Thanks for the responses..

I've been reading up and I think I've any pretty good idea of the way to go..

Some questions:

  • What is the "easiest"/best way to "split"(/clone) the signal to be able to analyze the signal to control, say a digital pot.. (Or is there a risk of loosing quality etc of the signal [and if: can it be compensated?])
  • Do you have tips on other effects that could be nice to use on a bass??


There are really three functions for bass or guitar effects: altering timing, altering wave shape, and altering amplitude. Think in those terms and let your imagination run wild. For instance, an echo or reverb pedal is just taking the incoming signal, delaying it a bit, and adding it back on.

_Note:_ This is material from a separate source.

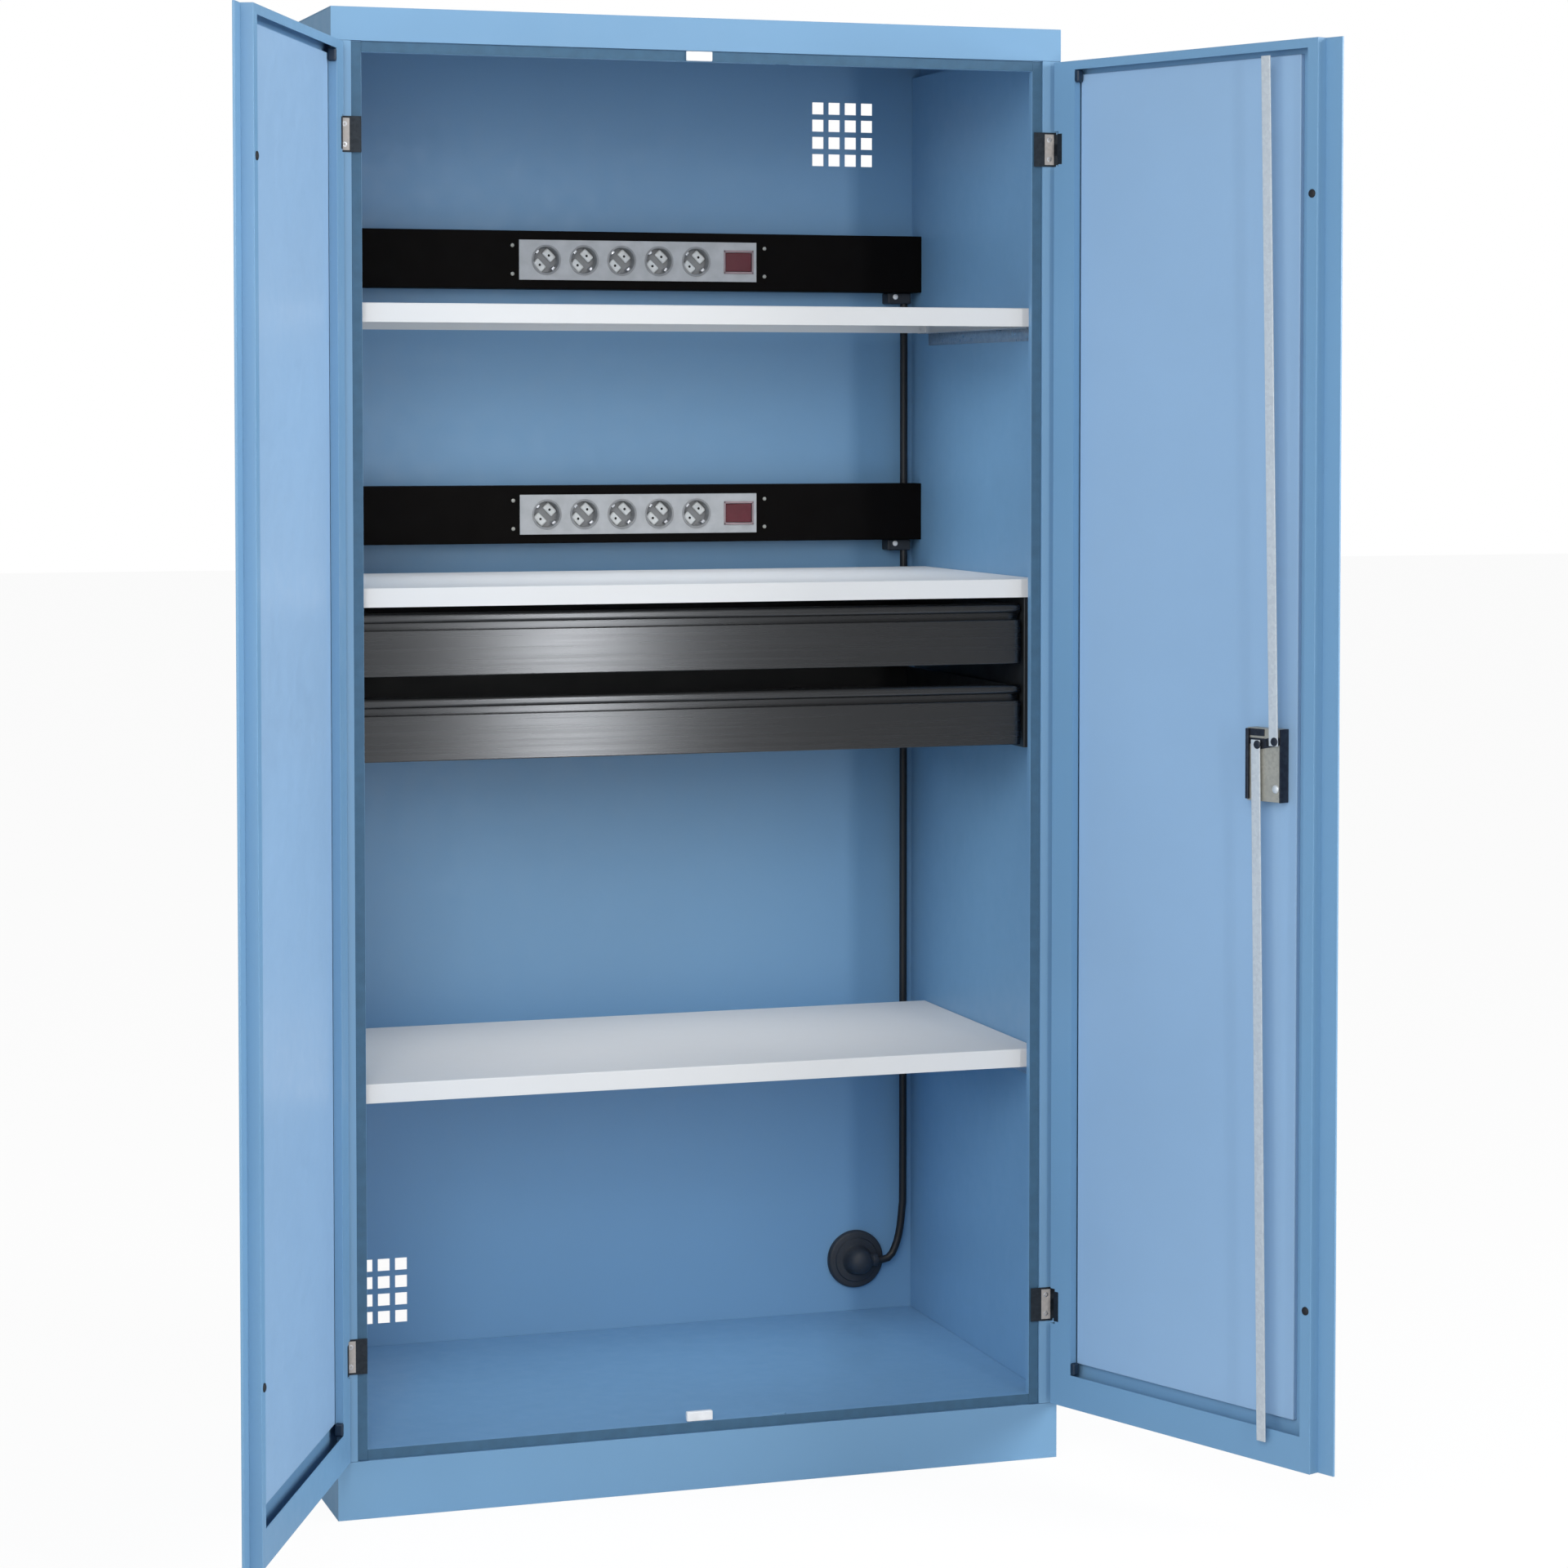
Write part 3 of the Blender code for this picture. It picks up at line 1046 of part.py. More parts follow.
def build_cam(frame):
    """Flat cam plate with the two rivets that hold it to the pinion inside the lock case."""
    near, far = DOOR_INNER_PLANE - CAM_BASE, DOOR_INNER_PLANE - CAM_FACE
    pin_top = DOOR_INNER_PLANE - CAM_PIN_TOP
    across, up = CAM_PIN_ACROSS, CAM_PIN_UP
    steps = SPINDLE_STEPS
    # One rivet lies on the closing side of the spindle, under the upper rod, and one on the hinge side
    heading = math.atan2(up, -across)
    bar = []
    for end in (0, math.pi):
        centre = (CAM_PIN_ORBIT * math.cos(heading + end), CAM_PIN_ORBIT * math.sin(heading + end))
        for k in range(steps // 2 + 1):
            angle = heading + end - math.pi / 2 + math.pi * k / (steps // 2)
            bar.append((centre[0] + CAM_END_RADIUS * math.cos(angle),
                        centre[1] + CAM_END_RADIUS * math.sin(angle)))
    cam = piece("lock_cam", prism(bar, near, far, "y"), "zinc steel", frame)
    hub = SPINDLE_RADIUS + SPINDLE_PLAY / 2
    for end in (0, math.pi):
        centre = (CAM_PIN_ORBIT * math.cos(heading + end), CAM_PIN_ORBIT * math.sin(heading + end))
        join(cam, prism(circle(centre, CAM_PIN_RADIUS, steps), near + CAM_SHEET / 2, pin_top, "y"))
    cut(cam, prism(circle((0, 0), hub, steps), near - OVERRUN, far + OVERRUN, "y"))


def build_key(hinge):
    """Key cylinder with its slot, which turns in the plate and the door."""
    frame = body_frame("key_axis", (-SPINDLE_POSITION, 0, KEY_HEIGHT), 0.0, hinge, "Y")
    outer = DOOR_INNER_PLANE - DOOR_THICKNESS - SEAM - LOCK_PLATE_SHEET - KEY_PROUD
    inner = DOOR_INNER_PLANE - CASE_FACE - LOCK_CASE_SHEET - SEAM
    profile = [(0, -inner), (KEY_RADIUS, -inner), (KEY_RADIUS, -outer), (0, -outer)]
    key = rounded(piece("key_cylinder", turned(profile, OUTLET_STEPS, along((0, -1, 0), (0, 0, 0))),
                        "zinc steel", frame))
    cut(key, box((-KEY_SLOT_WIDTH / 2, KEY_SLOT_WIDTH / 2), (outer - OVERRUN, outer + KEY_SLOT_DEPTH),
                 (-KEY_SLOT_HEIGHT / 2, KEY_SLOT_HEIGHT / 2)))


def build_rod(name, hinge):
    """Flat locking rod whose lock end lies over a rivet of the cam, with a lug if it is too narrow for that."""
    near, far = DOOR_INNER_PLANE - ROD_BASE, DOOR_INNER_PLANE - ROD_FACE
    half, lug = ROD_WIDTH / 2, ROD_LUG_HEIGHT / 2
    if name == "upper":
        side, at_lock, at_end, end = 1, UPPER_ROD_AT["lock"], UPPER_ROD_AT["end"], UPPER_ROD_TOP
    else:
        side, at_lock, at_end, end = -1, LOWER_ROD_AT["lock"], LOWER_ROD_AT["end"], LOWER_ROD_BOTTOM
    pin_s = SPINDLE_POSITION + side * CAM_PIN_ACROSS
    pin_z = SPINDLE_HEIGHT + side * CAM_PIN_UP
    start = pin_z - side * lug
    outline = [(at_lock - side * half, start), (at_lock + side * half, start), (at_end + side * half, end),
               (at_end - side * half, end)]
    lug_edge = pin_s + side * (CAM_PIN_RADIUS + SEAM)
    lug_end = pin_z + side * lug
    if side * lug_edge > side * at_lock + half:
        outline[1:2] = [(lug_edge, start), (lug_edge, lug_end), (at_lock + side * half, lug_end)]
    piece(f"lock_rod_{name}", prism([(-s, z) for s, z in outline], near, far, "y"), "zinc steel", hinge)


def build_drawer(name):
    """Drawer with its front, finger grip and tray, on a frame at the rear of its front."""
    bottom = DRAWER_BOTTOMS[name]
    frame = body_frame(f"drawer_{name}_frame", (0, DRAWER_BACK, bottom))
    face, rear = -DRAWER_FRONT_THICKNESS, 0
    top = DRAWER_FRONT_HEIGHT + GRIP_HEIGHT
    valley = DRAWER_FRONT_HEIGHT + GRIP_VALLEY
    lip = face + GRIP_SETBACK
    section = [(face, 0), (face, DRAWER_FRONT_HEIGHT), (face + GRIP_REACH, DRAWER_FRONT_HEIGHT),
               (face + GRIP_REACH, valley), (lip + GRIP_ROUND, valley), (lip, valley + GRIP_ROUND),
               (lip, top - GRIP_ROUND), (lip + GRIP_ROUND, top), (rear, top), (rear, 0)]
    half = DRAWER_FRONT_WIDTH / 2
    piece(f"drawer_front_{name}", prism(section, -half, half, "x"), "anthracite", frame)
    tray_half = TRAY_WIDTH / 2
    body = piece(f"drawer_tray_{name}",
                 tray((-tray_half, tray_half), (SEAM, SEAM + TRAY_DEPTH), (TRAY_LIFT, TRAY_LIFT + TRAY_HEIGHT),
                      TRAY_SHEET, "z+"), "anthracite", frame)
    runner_outer = CHEEK_FACE - SEAM - SLIDE_SHEET - SLIDE_PLAY
    for side in (-1, 1):
        across = sorted((side * (tray_half - TRAY_SHEET / 2), side * runner_outer))
        join(body, box(across, (SEAM, SEAM + TRAY_DEPTH), (RUNNER_LIFT, RUNNER_LIFT + RUNNER_HEIGHT)))


def build_slides(name):
    """Fixed members of a drawer's slides, open towards the tray."""
    low = DRAWER_BOTTOMS[name] + RUNNER_LIFT - SLIDE_PLAY - SLIDE_SHEET
    high = low + RUNNER_HEIGHT + 2 * (SLIDE_PLAY + SLIDE_SHEET)
    outer = CHEEK_FACE - SEAM
    inner = TRAY_WIDTH / 2 + SLIDE_PLAY
    route = [(inner, high), (outer, high), (outer, low), (inner, low)]
    y_range = (DRAWER_BACK + 2 * SEAM, DRAWER_BACK + SEAM + TRAY_DEPTH)
    for side_name, side in (("left", -1), ("right", 1)):
        outline = mirrored(folded(route, SLIDE_SHEET), side)
        piece(f"drawer_slide_{name}_{side_name}", prism(outline, *y_range, "y"), "zinc steel")


def build_cheeks():
    """Cheeks that carry the slides and the middle shelf, with a filler flange beside the fronts."""
    low = DRAWER_BOTTOMS["lower"] - CHEEK_FOOT
    high = SHELF_BOTTOMS["middle"] - SEAM
    route = [(CHEEK_OUTER, DRAWER_FACE + CHEEK_DEPTH), (CHEEK_FACE, DRAWER_FACE + CHEEK_DEPTH),
             (CHEEK_FACE, DRAWER_FACE), (CHEEK_OUTER, DRAWER_FACE)]
    for side_name, side in (("left", -1), ("right", 1)):
        outline = mirrored(folded(route[::-1], CHEEK_SHEET), side)
        piece(f"drawer_cheek_{side_name}", prism(outline, low, high), "anthracite")


def build_carcass():
    """Everything that stands still."""
    build_roof()
    build_plinth()
    for name, side in (("left", -1), ("right", 1)):
        build_side(name, side)
        build_liner(name, side)
    build_back()
    build_floor()
    build_stops()
    for name in SHELF_BOTTOMS:
        build_shelf(name)
    build_shelf_angles("upper")
    build_shelf_angles("lower")
    build_cheeks()


def build_power():
    """Channels, strips, rockers, clips and cables."""
    for name in CHANNEL_BOTTOMS:
        build_channel(name)
        build_rocker(name, build_strip(name))
        build_clip(name)
    build_cables()
    build_coil(build_outlet())


def main():
    """Build the whole cabinet."""
    for thing in list(bpy.data.objects):
        bpy.data.objects.remove(thing)
    build_carcass()
    build_power()
    build_door("left", -1, LEFT_DOOR_REST)
    build_lock(*build_door("right", 1, RIGHT_DOOR_REST))
    for name in DRAWER_BOTTOMS:
        build_drawer(name)
        build_slides(name)


main()
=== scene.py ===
"""Looks of a battery charging cabinet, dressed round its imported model.

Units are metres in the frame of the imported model: the origin is on the floor under the middle of the
front, +Z is up and +Y runs to the back. The doors stand open at rest.
"""

import logging
import math
from dataclasses import dataclass, field
from enum import Enum
from functools import lru_cache
from typing import Iterable, Sequence

import bmesh
import bpy
from mathutils import Matrix, Vector


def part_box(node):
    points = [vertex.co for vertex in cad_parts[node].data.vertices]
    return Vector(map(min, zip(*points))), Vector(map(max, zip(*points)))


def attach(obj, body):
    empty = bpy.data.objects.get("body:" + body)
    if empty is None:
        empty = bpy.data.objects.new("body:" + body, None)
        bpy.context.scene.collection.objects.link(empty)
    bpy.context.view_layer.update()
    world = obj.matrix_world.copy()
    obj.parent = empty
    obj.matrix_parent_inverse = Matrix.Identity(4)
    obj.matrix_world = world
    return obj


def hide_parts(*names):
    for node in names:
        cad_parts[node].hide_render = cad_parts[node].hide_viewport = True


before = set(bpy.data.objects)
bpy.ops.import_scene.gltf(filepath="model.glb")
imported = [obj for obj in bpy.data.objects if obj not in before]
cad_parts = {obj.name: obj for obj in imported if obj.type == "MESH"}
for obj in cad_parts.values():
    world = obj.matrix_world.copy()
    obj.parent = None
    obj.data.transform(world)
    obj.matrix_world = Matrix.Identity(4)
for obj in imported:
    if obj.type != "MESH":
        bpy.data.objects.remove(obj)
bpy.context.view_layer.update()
LOG = logging.getLogger("charging_cabinet")

Point = tuple[float, float, float]
Span = tuple[float, float]
Profile = tuple[Span, ...]
Shape = bmesh.types.BMesh
Socket = bpy.types.NodeSocket

# Steps of a full turn
ROUND_STEPS = 48
SMALL_ROUND_STEPS = 24

# Past SHARP_ANGLE an edge isn't shaded smooth; past one of the next four an edge of a node's copy is rounded
SHARP_ANGLE = math.radians(35)
FOLD_ANGLE = math.radians(30)
BLUNT_ANGLE = math.radians(50)
PLATE_ANGLE = math.radians(60)
FINE_ANGLE = math.radians(20)

# How a node's copy is cleaned: faces this close to flat become one, and points this close are merged
FLAT_ANGLE = math.radians(0.5)
MERGE_REACH = 0.00002
TINY_EDGE = 0.000002

# Least width of faces beside a rounded fold, the gap between two pieces, how far a dressing stands proud
SHEET_LEAST = 0.0025
SEAM = 0.0003
PROUD = 0.0001


class Side(Enum):
    """A side of the cabinet, with the sign of its x."""

    LEFT = -1
    RIGHT = 1

    @property
    def word(self) -> str:
        """The side's name as the nodes spell it."""
        return self.name.lower()


class Axis(Enum):
    """A direction that a turned piece can point in."""

    X = (1.0, 0.0, 0.0)
    FRONT = (0.0, -1.0, 0.0)
    BACK = (0.0, 1.0, 0.0)

    @property
    def turn(self) -> Matrix:
        """The matrix that turns +Z to the direction."""
        return Vector(self.value).to_track_quat("Z", "Y").to_matrix().to_4x4()


# Materials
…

Most effects pedals are just creatively blending these three concepts together, and circuits for all three are pretty straightforward. IMHO your best bet would be to research building the specific effects you want, then building them, independently of an arduino - then use the arduino to control the "standalone" effect. Many effects are controlled by knobs and switches, which of course can be replaced with digital or PWM output from a microcontroller. For instance, you could build a reverb pedal, then have the arduino output a PWM signal that would control the length of the delay.

Or, you could build a simple preamp and have the arduino store a series of presets for each instrument, then have a knob or button on the arduino to scroll through the presets. That would accomplish your original goal.